Shares of the company, also known as TEPCO, fell as much as 10% after the Mainichi newspaper said the government plans to inject public funds into the firm, although it is unlikely to take more than a 50% stake.

"It will be a type of injection that will allow the government to have a certain level of (management) involvement," the daily quoted a government official as saying.

"If the stake goes over 50%, it will be nationalised. But that''s not what we are considering."

Peppered with questions about TEPCO, Japan's chief cabinet secretary Yukio Edano told a news conference the government had not decided on how it would support the company but buying a stake had not been ruled out.

Analysts say more palatable options for the government may include meeting some or all of TEPCO's compensation liabilities, letting it raise electricity prices or spinning off and nationalising the company's nuclear business alone.

Prime Minister Naoto Kan said TEPCO should remain in private hands.

"TEPCO has been operating as a private company. As I said, now we would need to support them, but I would basically like for TEPCO to work hard as a private company," he told a news conference.

TEPCO has come under fire for its handling of the emergency at its Fukushima Daiichi nuclear complex, triggered by a March 11 earthquake and tsunami that left more than 28,000 people dead or missing.

A series of missteps and mistakes, combined with scant signs of leadership, have undermined confidence in the company. Shares in TEPCO are down 80% since the disaster, wiping out about $32 billion in market value.

The stock fell to an intraday low of 399 yen on Friday, near a lifetime low of 393 yen dating back to 1951, and closed down 3.7% at 449 yen.

Including this week''s round of emergency loans from lenders and some $64 billion in bonds, TEPCO now has around $115 billion in debt versus equity at the end of December of about $35 billion.

The cost of insuring against debt default or restructuring by TEPCO fell on the newspaper report. The company's five-year credit default swap spread narrowed to 335375 basis points from a record high of 475 basis points reached earlier this week, according to Markit, a financial information company.

TEPCO domestic bonds maturing within three years were quoted to yield around 200-500 basis points over Japanese government bonds on Friday, Thomson Reuters publication IFR reported. Before the quake, they were about 10 basis points over JGBs.

Tokyo Electric timeline, shares and debt:

TEPCO said it was unaware of any government plan to inject public funds into it, adding now was not the time to discuss the future structure of the company.

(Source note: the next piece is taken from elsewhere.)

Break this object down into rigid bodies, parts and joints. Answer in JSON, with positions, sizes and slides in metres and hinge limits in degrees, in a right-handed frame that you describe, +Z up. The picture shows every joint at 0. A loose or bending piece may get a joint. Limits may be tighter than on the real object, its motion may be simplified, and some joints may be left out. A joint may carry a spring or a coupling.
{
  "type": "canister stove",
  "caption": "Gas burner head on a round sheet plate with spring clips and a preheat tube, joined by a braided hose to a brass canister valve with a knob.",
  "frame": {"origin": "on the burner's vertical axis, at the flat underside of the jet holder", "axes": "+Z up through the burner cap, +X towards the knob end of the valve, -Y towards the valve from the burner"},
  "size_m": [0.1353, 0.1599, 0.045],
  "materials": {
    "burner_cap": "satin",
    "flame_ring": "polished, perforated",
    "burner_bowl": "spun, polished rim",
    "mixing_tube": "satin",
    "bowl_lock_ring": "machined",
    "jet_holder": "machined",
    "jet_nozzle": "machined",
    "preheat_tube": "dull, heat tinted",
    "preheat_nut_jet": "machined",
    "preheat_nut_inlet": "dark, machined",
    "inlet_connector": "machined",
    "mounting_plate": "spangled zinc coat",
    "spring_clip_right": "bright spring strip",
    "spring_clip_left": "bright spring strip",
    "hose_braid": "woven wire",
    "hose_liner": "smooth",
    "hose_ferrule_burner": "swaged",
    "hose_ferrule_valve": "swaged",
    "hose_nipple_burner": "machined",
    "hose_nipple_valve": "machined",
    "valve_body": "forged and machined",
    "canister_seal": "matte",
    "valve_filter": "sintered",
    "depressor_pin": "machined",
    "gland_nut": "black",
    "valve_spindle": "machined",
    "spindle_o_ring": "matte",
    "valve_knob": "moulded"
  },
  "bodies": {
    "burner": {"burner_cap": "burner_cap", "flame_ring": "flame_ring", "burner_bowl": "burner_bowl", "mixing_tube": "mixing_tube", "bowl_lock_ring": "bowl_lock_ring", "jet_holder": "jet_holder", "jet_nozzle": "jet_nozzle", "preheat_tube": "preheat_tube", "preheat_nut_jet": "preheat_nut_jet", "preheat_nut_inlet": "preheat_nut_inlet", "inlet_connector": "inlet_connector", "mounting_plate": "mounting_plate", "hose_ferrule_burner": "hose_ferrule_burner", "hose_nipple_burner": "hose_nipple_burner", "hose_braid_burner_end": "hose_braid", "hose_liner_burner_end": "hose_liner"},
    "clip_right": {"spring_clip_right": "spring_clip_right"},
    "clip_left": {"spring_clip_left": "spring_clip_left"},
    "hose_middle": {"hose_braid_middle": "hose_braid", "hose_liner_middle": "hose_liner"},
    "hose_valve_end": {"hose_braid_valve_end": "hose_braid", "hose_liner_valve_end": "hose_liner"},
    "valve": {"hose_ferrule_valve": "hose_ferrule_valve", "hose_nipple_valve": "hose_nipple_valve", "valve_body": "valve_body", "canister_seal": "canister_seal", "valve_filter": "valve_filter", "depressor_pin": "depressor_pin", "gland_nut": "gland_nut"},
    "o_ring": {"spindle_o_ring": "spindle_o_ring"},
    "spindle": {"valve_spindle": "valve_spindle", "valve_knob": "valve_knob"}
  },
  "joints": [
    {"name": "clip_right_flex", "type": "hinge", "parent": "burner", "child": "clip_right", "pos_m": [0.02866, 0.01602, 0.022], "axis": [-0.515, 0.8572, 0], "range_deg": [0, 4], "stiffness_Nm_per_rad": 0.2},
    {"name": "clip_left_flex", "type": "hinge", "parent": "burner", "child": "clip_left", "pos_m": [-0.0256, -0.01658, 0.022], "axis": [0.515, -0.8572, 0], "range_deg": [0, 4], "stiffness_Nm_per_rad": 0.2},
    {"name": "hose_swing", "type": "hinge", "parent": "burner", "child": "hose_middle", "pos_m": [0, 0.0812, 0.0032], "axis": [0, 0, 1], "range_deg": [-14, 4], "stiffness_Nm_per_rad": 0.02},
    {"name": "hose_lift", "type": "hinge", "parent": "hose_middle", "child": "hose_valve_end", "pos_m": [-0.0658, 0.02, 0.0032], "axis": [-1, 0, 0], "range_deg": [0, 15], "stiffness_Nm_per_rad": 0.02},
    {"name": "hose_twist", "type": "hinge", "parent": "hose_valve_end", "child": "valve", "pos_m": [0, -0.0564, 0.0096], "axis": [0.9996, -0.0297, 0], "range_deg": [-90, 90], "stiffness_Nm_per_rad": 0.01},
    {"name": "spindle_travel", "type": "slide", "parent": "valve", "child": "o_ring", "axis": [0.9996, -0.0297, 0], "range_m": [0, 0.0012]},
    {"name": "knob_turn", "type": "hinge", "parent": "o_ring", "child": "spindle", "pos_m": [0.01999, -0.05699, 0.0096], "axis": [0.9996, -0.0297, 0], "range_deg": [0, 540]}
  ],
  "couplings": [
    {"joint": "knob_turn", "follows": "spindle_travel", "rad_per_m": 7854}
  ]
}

While government intervention is seen as positive for TEPCO  debtholders, shareholders risk further losses.

"Putting TEPCO under government control is not necessarily good for the company's shareholders because TEPCO would probably be overwhelmed to repay the public money for a long time and won't be able to return anything to investors," said Fujio Ando, an adviser at Chibagin Asset Management.

"In any case, they will have to make clear who will be taking responsibility. They can't keep their current management, that's something people would not want to see."

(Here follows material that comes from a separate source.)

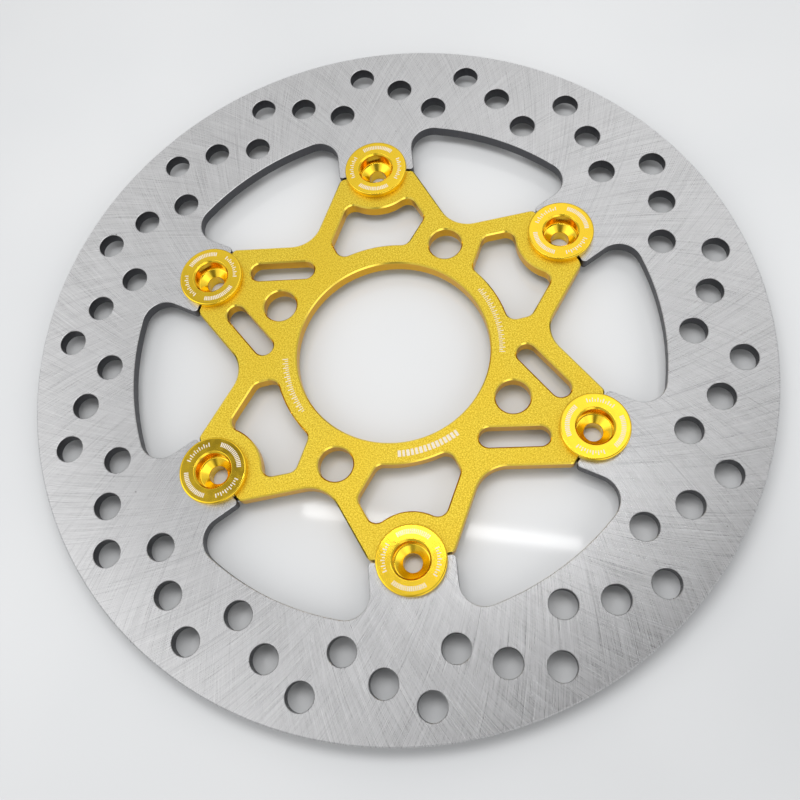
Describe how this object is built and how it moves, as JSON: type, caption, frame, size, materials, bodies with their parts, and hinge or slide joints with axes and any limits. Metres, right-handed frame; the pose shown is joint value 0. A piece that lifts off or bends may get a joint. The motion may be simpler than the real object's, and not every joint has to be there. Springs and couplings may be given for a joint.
{
  "type": "floating brake disc",
  "caption": "Floating brake disc: drilled steel ring on a star-shaped aluminium carrier, held by hollow flanged buttons with wave washers, flat washers and snap rings.",
  "frame": {"origin": "centre of the hub bore, on the carrier's rear mounting face", "axes": "+Z along the hub bore towards the front, where the button flanges are; +X along one of the two slotted arms of the carrier"},
  "size_m": [0.22, 0.22, 0.01],
  "materials": {
    "ground_steel": "cross-ground stainless steel",
    "blasted_gold": "bead-blasted, gold anodised",
    "polished_gold": "turned and polished, gold anodised",
    "spring_steel": "phosphated spring steel",
    "washer_steel": "plain stainless steel"
  },
  "bodies": {
    "carrier": {"carrier": "blasted_gold"},
    "brake_ring": {"brake_ring": "ground_steel"},
    "button_1": {"button_1": "polished_gold", "wave_washer_1": "spring_steel", "flat_washer_1": "washer_steel", "snap_ring_1": "spring_steel"},
    "button_2": {"button_2": "polished_gold", "wave_washer_2": "spring_steel", "flat_washer_2": "washer_steel", "snap_ring_2": "spring_steel"},
    "button_3": {"button_3": "polished_gold", "wave_washer_3": "spring_steel", "flat_washer_3": "washer_steel", "snap_ring_3": "spring_steel"},
    "button_4": {"button_4": "polished_gold", "wave_washer_4": "spring_steel", "flat_washer_4": "washer_steel", "snap_ring_4": "spring_steel"},
    "button_5": {"button_5": "polished_gold", "wave_washer_5": "spring_steel", "flat_washer_5": "washer_steel", "snap_ring_5": "spring_steel"},
    "button_6": {"button_6": "polished_gold", "wave_washer_6": "spring_steel", "flat_washer_6": "washer_steel", "snap_ring_6": "spring_steel"}
  },
  "joints": [
    {"name": "ring_float", "type": "slide", "parent": "carrier", "child": "brake_ring", "axis": [0, 0, 1], "range_m": [-0.0005, 0], "stiffness_N_per_m": 20000, "springref_m": 0.002, "deforming": ["wave_washer_1", "wave_washer_2", "wave_washer_3", "wave_washer_4", "wave_washer_5", "wave_washer_6"]},
    {"name": "button_1_spin", "type": "hinge", "parent": "carrier", "child": "button_1", "pos_m": [0.063, 0, 0], "axis": [0, 0, 1], "continuous": true},
    {"name": "button_2_spin", "type": "hinge", "parent": "carrier", "child": "button_2", "pos_m": [0.0315, 0.05456, 0], "axis": [0, 0, 1], "continuous": true},
    {"name": "button_3_spin", "type": "hinge", "parent": "carrier", "child": "button_3", "pos_m": [-0.0315, 0.05456, 0], "axis": [0, 0, 1], "continuous": true},
    {"name": "button_4_spin", "type": "hinge", "parent": "carrier", "child": "button_4", "pos_m": [-0.063, 0, 0], "axis": [0, 0, 1], "continuous": true},
    {"name": "button_5_spin", "type": "hinge", "parent": "carrier", "child": "button_5", "pos_m": [-0.0315, -0.05456, 0], "axis": [0, 0, 1], "continuous": true},
    {"name": "button_6_spin", "type": "hinge", "parent": "carrier", "child": "button_6", "pos_m": [0.0315, -0.05456, 0], "axis": [0, 0, 1], "continuous": true}
  ]
}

Anger against the company has seen protests outside its Tokyo headquarters, with people demanding an end to nuclear power and calling the company "criminal".

The company could face compensation claims topping $130 billion if the nuclear crisis drags on, Bank of America-Merrill Lynch estimated this week, further fuelling expectations the government would step in to save Asia''s largest utility.                                                                                   

More than 70,000 people have been evacuated from a 20km (12 mile) exclusion zone and another 130,000, who live in a 10km (6 miles) band beyond the exclusion zone, have been advised to leave, or to stay indoors.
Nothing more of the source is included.